I remember speaking briefly about a recurring dream – a nightmare, to be honest – that I have been having for a bit over two decades. There are lulls in its appearances, generally occurring more often when I find myself in distress.
In the dream, I find myself stuck in darkness, rooted to the floor of the cave. The fear in my chest is palpable, and I am trying my hardest to run for my life. There is something chasing me, trying to catch me, and it is so close behind me. I can barely open my eyes but for a sliver at a time, but I can see the entrance to the cave, which is covered in hanging vines – beyond that, I can see the blinding brightness of a field and a thick line of trees in the far distance. I continue to look behind me, trying to catch a glimpse of what is chasing me.
To this day, I have not made it to the entrance of the cave. I have come close, but I have never crossed that threshold.
I won’t dive too deeply into the interpretation, as it is still rather personal for me, but I came away from it with a better understanding of my Path and the work I need to do. I also realised just how often I close my eyes and refuse to acknowledge something, out of fear or out of unknowning. And lastly, my constant journey toward a deeper spiritual connection with all that surrounds me finally makes sense.
After going through, breaking down the different symbols and learning what their meanings are, I do not fear this dream and I no longer consider it a nightmare. I had been so afraid of learning the deeper meaning of it that I waited over twenty years to find it all out.
“You are a ritual. Your breath is the air of knowing.
the fire of intention.
Your blood the ebb and flow
of deep waters emotion.
You are a ritual.
Never forget you are magic
made flesh, blood and whole
And sacred spells are written in your soul.”

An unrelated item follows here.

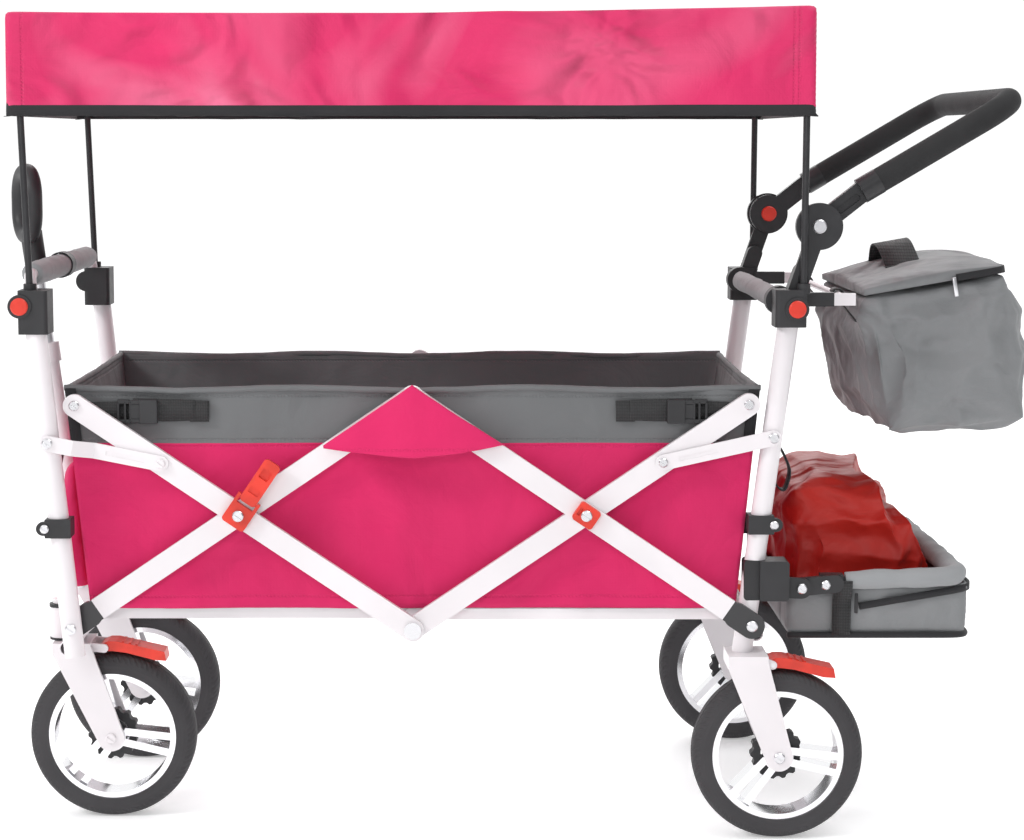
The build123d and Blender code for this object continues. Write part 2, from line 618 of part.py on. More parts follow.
bx, by, bz = (size / 2 for size in BAG_SIZE)
LID = 14.0
bag_height = 2 * bz - LID - 0.4
bag = Box(2 * bx, 2 * by, bag_height)
edge_rows = bag.edges().group_by(Axis.Z)
bag = fillet(edge_rows[0] + edge_rows[1], 12)
inside = Pos(0, 0, CLOTH) * Box(2 * bx - 2 * CLOTH, 2 * by - 2 * CLOTH, bag_height)
down = Pos(0, 0, -(LID + 0.4) / 2)
bag = in_bag(down * (bag - inside))
for y in (-130, 130):
    hanging_loop = slab(slot2(HANGER, (530, 596), 12), y - 14, y + 14) - in_bag(down * inside)
    bag += hanging_loop - rod_y(HANGER, -200, 200, 8 + 2 * FIT)
save("bag_body", bag)
lid = Pos(0, 0, bz - LID / 2) * fillet(Box(2 * bx, 2 * by, LID).edges().filter_by(Axis.Z), 12)
save("bag_lid", in_bag(lid))
handle_strap = Pos(-20, 0, bz + 14) * Box(32, 110, 3)
for y in (-53, 53):
    handle_strap += Pos(-20, y, bz + 6) * Box(32, 4, 19)
save("bag_lid", in_bag(handle_strap & Pos(0, 0, bz + 50) * Box(400, 400, 100)))

# ---- pull handle at the front ----
def along_pull(distance):
    angle = degrees(atan2(1, -PULL_LEAN))
    p = v2(PULL_PIVOT, distance, angle)
    return (p[0], 0.0, p[1])


PULL_OUTER_DIA = 22.0
PULL_INNER_DIA = 17.0
knuckle = rod_y(PULL_PIVOT, -15.9, 15.9, 24) - rod_y(PULL_PIVOT, -20, 20, 8 + 2 * FIT)
knuckle += rod(along_pull(9), along_pull(34), 26)
knuckle -= rod(along_pull(20), along_pull(40), PULL_OUTER_DIA)
knuckle -= rod_y(PULL_PIVOT, -20, 20, 8 + 2 * FIT)
save("pull_bar_lower", knuckle)
save("frame_screws_front", screw(PULL_PIVOT, -20, 20, 13) + rod_y(PULL_PIVOT, 20, 23, 13))
outer_tube = rod(along_pull(20), along_pull(292), PULL_OUTER_DIA)
outer_tube -= rod(along_pull(20), along_pull(292), PULL_INNER_DIA + 2 * FIT)
save("pull_bar_lower", outer_tube)
ferrule = rod(along_pull(280), along_pull(304), 28) - rod(along_pull(270), along_pull(292), PULL_OUTER_DIA)
ferrule -= rod(along_pull(270), along_pull(320), PULL_INNER_DIA + 2 * FIT)
save("pull_bar_lower", ferrule)
inner_tube = rod(along_pull(110), along_pull(412), PULL_INNER_DIA)
save("pull_bar_upper", inner_tube - rod(along_pull(100), along_pull(420), PULL_INNER_DIA - 3))

loop_centre = along_pull(478)
turn = radians(66)
loop_plane = Plane(origin=loop_centre, x_dir=(cos(turn), -sin(turn), 0), z_dir=(-sin(turn), -cos(turn), 0))
loop_path = (loop_plane * RectangleRounded(66, 78, 30)).wires()[0]
loop = sweep(Plane(origin=loop_path @ 0, z_dir=loop_path % 0) * Circle(11), path=loop_path)
loop += rod(along_pull(396), along_pull(444), 27)
loop -= rod(along_pull(380), along_pull(412), PULL_INNER_DIA)
save("pull_grip", loop)

# ---- plastic fittings on the uprights ----
def clip(front):
    z0, z1 = 360, 382
    x = upright_x(371, front)
    y = -FRONT_UPRIGHT_Y if front else -REAR_UPRIGHT_Y
    shape = box(x - 15, x + 15, y - 14.5, y + 14.5, z0, z1)
    side = 1 if front else -1
    shape += slab(slot2((x, 371), (x - side * 17, 371), 16), y - 14.5, y - 8)
    return fillet(shape.edges().filter_by(Axis.Y), 1) - upright(front, 330, 410)


def clip_screw(front):
    y = -FRONT_UPRIGHT_Y if front else -REAR_UPRIGHT_Y
    return screw((upright_x(371, front) - (15 if front else -15), 371), y - 14.5, y - 8, 10, 5)


save("front_fittings", *both(block_f), *both(clip(True) - clip_screw(True)))
save("rear_fittings", *both(block_r), *both(clip(False) - clip_screw(False)))
save("frame_screws_front", *both(clip_screw(True)))
save("frame_screws_rear", *both(clip_screw(False)))


# ---- sewn tub: sides, floor, flaps, ends and the side straps ----
side_outline = poly((-TUB_LOW_X, TUB_FLOOR_Z), (TUB_LOW_X, TUB_FLOOR_Z), (TUB_TOP_X, TUB_RIM_Z), (-TUB_TOP_X, TUB_RIM_Z))
save("tub_sides", *both(slab(side_outline, -TUB_HALF, -TUB_HALF - CLOTH)))
save("tub_floor", box(-TUB_LOW_X + 4, TUB_LOW_X - 4, -202, 202, TUB_FLOOR_Z - 2.5, TUB_FLOOR_Z))
flap = poly((0, 540), (96, 464), (40, 455), (0, 452), (-40, 456), (-104, 466))
save("tub_flaps", *both(slab(flap, SKIN - 4, SKIN - 7)))


def end_panel(sign):
    """Leaning end wall with a soft pocket bulging outwards."""
    wall = poly((sign * TUB_LOW_X, TUB_FLOOR_Z), (sign * TUB_TOP_X, TUB_RIM_Z),
                (sign * (TUB_TOP_X - CLOTH), TUB_RIM_Z), (sign * (TUB_LOW_X - CLOTH), TUB_FLOOR_Z))
    half = TUB_HALF - 1 if sign < 0 else TUB_HALF - 14
    return slab(wall, -half, half)


pocket = poly((-383, 285), (-403, 300), (-424, 330), (-425, 430), (-396, 446))
pockets = slab(pocket, -205, -40)
save("end_panel_front", end_panel(-1) + pockets + far(pockets))
hanging_strap = slab(poly((396, 468), (434, 468), (440, 462), (450, 420), (444, 398), (428, 398), (422, 418), (430, 458),
                          (396, 460)), -190, -186)
save("end_panel_rear", end_panel(1) + hanging_strap)
for sign in (-1, 1):
    webbing = box(sign * 234, sign * 372, -TUB_HALF - CLOTH - 2.2, -TUB_HALF - CLOTH - 0.3, 490, 516)
    buckle = box(sign * 290, sign * 338, -TUB_HALF - CLOTH - 3.4, -TUB_HALF - CLOTH - 2.2, 489, 517)
    save("side_straps", *both(webbing), *both(buckle))

# ---- canopy cover ----
cover = box(-CANOPY_HALF_X, CANOPY_HALF_X, -CANOPY_HALF_Y, CANOPY_HALF_Y, CANOPY_HEM_Z, CANOPY_TOP_Z)
cover = fillet(cover.edges().filter_by(Axis.Z), 10)
inside_x, inside_y = CANOPY_HALF_X - 3, CANOPY_HALF_Y - 3
hollow = box(-inside_x, inside_x, -inside_y, inside_y, CANOPY_HEM_Z - 1, CANOPY_TOP_Z - 2.6)
save("canopy_cover", cover - hollow)

for name, solids in made.items():
    node = Pos(-ORIGIN_X, 0, 0) * Compound(children=solids)
    export_step(node, f"parts/{name}.step")
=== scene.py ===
"""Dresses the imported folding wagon: sewn tub, canopy, cooler bag, tray, pads and every finish."""
import json
from math import cos, exp, pi, radians, sin

import bmesh
import bpy
from bpy.props import FloatProperty, FloatVectorProperty, IntProperty, PointerProperty
from mathutils import Matrix, Vector, noise


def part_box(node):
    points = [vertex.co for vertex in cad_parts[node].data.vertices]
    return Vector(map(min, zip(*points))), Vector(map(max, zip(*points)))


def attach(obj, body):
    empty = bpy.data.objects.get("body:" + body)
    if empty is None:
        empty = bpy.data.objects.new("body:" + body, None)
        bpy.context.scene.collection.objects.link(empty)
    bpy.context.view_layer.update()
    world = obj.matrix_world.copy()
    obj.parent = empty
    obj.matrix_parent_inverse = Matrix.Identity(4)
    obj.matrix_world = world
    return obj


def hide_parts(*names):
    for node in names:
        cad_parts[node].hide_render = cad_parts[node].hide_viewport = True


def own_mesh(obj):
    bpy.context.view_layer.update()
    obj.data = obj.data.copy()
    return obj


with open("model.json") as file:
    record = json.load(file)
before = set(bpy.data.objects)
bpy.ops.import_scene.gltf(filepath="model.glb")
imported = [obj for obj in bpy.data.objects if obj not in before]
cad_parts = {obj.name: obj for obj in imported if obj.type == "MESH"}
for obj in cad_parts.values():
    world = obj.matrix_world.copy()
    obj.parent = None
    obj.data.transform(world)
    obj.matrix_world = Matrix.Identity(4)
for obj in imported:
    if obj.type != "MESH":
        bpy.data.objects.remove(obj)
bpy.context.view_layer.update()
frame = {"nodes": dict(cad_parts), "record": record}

bl_info = {
    "name": "Folding Wagon Dresser",
    "version": (1, 0, 0),
    "blender": (4, 5, 0),
    "location": "View3D > Sidebar > Wagon",
    "description": "Builds the fabrics, trim and finishes of a folding pull wagon around its CAD frame",
    "category": "Add Mesh",
}

MM = 0.001


# ---------------------------------------------------------------- settings
def colour(name, value, note):
    return FloatVectorProperty(
        name=name, description=note, subtype="COLOR", size=3, min=0, max=1, default=value)


def length(name, value, note):
    return FloatProperty(name=name, description=note, default=value, min=0.0, subtype="DISTANCE", unit="LENGTH")


class WagonColours(bpy.types.PropertyGroup):
    """Colours of the wagon's finishes."""
    main_cloth: colour("Main cloth", (0.640, 0.014, 0.115), "Canopy, lower tub and pockets")
    grey_cloth: colour("Grey cloth", (0.155, 0.160, 0.164), "Tub band, bag, tray and pads")
    red_cloth: colour("Red cloth", (0.560, 0.018, 0.010), "Cover folded in the tray")
    frame_paint: colour("Frame paint", (0.790, 0.755, 0.775), "Powder coat on the tubes and bars")
    red_plastic: colour("Red plastic", (0.640, 0.035, 0.018), "Buttons, latches and pedals")
    black_plastic: colour("Black plastic", (0.022, 0.022, 0.024), "Blocks, clips and collars")
    tyre: colour("Tyre", (0.042, 0.040, 0.043), "Tyre rubber")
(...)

Our dreams are our subconscious speaking to us – they are the deepest parts of us, trying to understand our days and our thoughts and the silent soul-meanderings we find ourselves on. Our dreams have lessons to teach us, things to show us that we may not have recognised otherwise. I am finally listening to the words my heart has been whispering. Some of the things I am hearing are painful, some are soul-shattering – but this is the nature of my Path, change is required and sacrifices must be made to attain, and maintain, what I require in life.
I am learning, through recent experiences, that we do not always get what we want, nor what we believe is right. At least, not when we want it. Sometimes, we have to make due with what we are given, and in time we may be able to bring about what we want.
Some things take time, and healing is one of those things. I, and my two children, have much healing to do – and it is highly likely that their healing will best be done outside of the home, whilst much of my own healing will take place deep with my mind and my spirit, hidden within the words that I write and the art that I create and the meetings I have with my mentor. This is what we need, at this time, and though I am broken inside, I know that it needs to be done.
I am inspired by the space between, the quiet moments of contemplation, the beginnings and the endings and everything contained within. My choice of subject comes from a place of intuition and inspiration and a desire to see the things that most people are unable to. I see the unknown as something to be celebrated, not feared; I see both the light in the shadows and the shadows in the light. I’ve struggled with my voice, but I feel that the path I am on now is the correct one – deep emotions, painful issues, darkness and light all painted together into one complex landscape of human interaction and feeling.